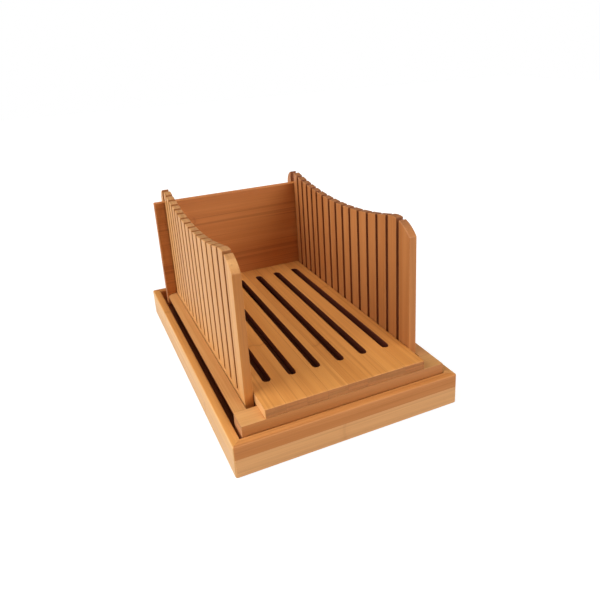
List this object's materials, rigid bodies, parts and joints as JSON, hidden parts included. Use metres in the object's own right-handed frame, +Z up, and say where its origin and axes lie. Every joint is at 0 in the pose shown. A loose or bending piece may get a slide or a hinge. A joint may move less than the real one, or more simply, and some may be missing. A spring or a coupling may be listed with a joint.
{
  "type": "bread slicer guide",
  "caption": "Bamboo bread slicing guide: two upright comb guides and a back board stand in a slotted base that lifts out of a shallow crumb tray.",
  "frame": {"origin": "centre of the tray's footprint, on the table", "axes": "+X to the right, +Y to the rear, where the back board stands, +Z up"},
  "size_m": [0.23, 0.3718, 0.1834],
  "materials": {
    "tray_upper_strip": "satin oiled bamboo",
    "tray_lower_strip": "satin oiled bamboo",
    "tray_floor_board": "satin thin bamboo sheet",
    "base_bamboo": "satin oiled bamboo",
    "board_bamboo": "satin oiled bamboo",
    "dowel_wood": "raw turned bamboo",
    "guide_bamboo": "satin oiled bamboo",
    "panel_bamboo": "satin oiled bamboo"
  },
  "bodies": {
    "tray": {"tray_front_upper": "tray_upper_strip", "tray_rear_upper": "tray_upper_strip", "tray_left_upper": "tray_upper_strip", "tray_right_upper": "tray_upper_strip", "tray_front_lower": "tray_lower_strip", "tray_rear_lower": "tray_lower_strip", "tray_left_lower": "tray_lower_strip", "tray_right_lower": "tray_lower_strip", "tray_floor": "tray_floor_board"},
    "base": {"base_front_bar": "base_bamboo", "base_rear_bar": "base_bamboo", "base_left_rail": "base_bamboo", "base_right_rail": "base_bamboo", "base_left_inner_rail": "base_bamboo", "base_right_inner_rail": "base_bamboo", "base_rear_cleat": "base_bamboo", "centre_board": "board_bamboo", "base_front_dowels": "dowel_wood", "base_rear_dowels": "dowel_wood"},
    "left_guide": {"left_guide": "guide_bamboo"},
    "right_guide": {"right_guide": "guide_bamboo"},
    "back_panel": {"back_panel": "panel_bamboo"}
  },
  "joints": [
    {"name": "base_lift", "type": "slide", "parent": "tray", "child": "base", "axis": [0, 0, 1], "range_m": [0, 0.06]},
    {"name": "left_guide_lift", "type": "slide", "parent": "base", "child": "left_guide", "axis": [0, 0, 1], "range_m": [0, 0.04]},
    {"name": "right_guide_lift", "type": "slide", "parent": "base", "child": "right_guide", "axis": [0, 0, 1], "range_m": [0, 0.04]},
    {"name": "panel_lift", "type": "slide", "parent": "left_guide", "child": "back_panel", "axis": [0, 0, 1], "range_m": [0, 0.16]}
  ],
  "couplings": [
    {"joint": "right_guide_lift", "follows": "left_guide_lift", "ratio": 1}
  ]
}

□ □ □ □ □

- **Brief**:
All lines that include "slide" are to be gathered and copied.

- **Exercise response**:
List this object's materials, rigid bodies, parts and joints as JSON, hidden parts included. Use metres in the object's own right-handed frame, +Z up, and say where its origin and axes lie. Every joint is at 0 in the pose shown. A loose or bending piece may get a slide or a hinge. A joint may move less than the real one, or more simply, and some may be missing. A spring or a coupling may be listed with a joint.
    {"name": "base_lift", "type": "slide", "parent": "tray", "child": "base", "axis": [0, 0, 1], "range_m": [0, 0.06]},
    {"name": "left_guide_lift", "type": "slide", "parent": "base", "child": "left_guide", "axis": [0, 0, 1], "range_m": [0, 0.04]},
    {"name": "right_guide_lift", "type": "slide", "parent": "base", "child": "right_guide", "axis": [0, 0, 1], "range_m": [0, 0.04]},
    {"name": "panel_lift", "type": "slide", "parent": "left_guide", "child": "back_panel", "axis": [0, 0, 1], "range_m": [0, 0.16]}